MSNBC Analyst Questions Whether Fox News Should Be Legal: ‘Brain-Mashing as a Business Model Shouldn’t Be Legal’

 

MSNBC analyst Anand Giridharadas questioned on Friday whether Fox News should be legally allowed to exist as a news network.

“It’s time for this question to be front and center: Should Fox News be allowed to exist?” Giridharadas wrote in a Friday missive on Twitter. “Brain-mashing as a business model shouldn’t be legal.”

Giridharadas is the latest in a slew of critics who have questioned whether Fox News should remain on the air in recent weeks. Washington Post columnist Max Boot called on cable providers to drop networks including Fox News, Newsmax, and One America News in a Monday op-ed, arguing that even conservative influencers on YouTube had managed to win larger audiences “than daytime CNN.”
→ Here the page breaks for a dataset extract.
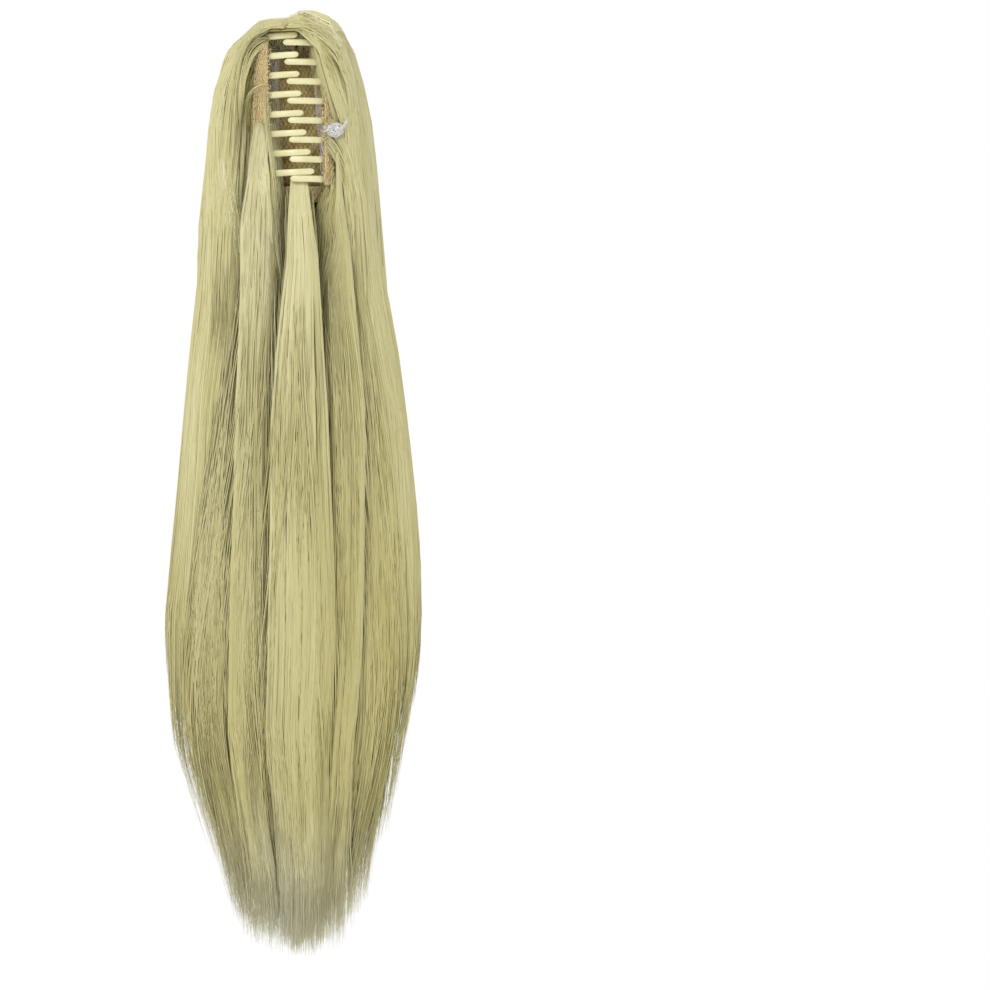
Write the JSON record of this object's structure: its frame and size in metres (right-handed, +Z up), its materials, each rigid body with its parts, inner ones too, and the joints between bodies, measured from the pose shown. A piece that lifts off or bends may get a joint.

Alex Stamos, a former chief security officer at Facebook, made the same case in a Monday interview on CNN. “It’s really hard, because what’s happening is, people are able to seek out the information that makes them feel good,” Stamos said. “People have so much choice now. They can choose what their news sources are. They can choose what influencers they want to follow.” “We have to turn down the capability of these conservative influencers to reach these huge audiences,” he added. “There are people on YouTube, for example, that have a larger audience than daytime CNN.”

Dropping Fox News would be no easy task for major cable distributors. Legal experts have noted that AT&T and Comcast — which own their own cable networks — would be likely to face scrutiny from the Federal Communications Commission for dropping a top competitor. There’s also the fact that Fox News was the most-viewed cable-news network in 2020, meaning scrutiny from their customers could be even more intense.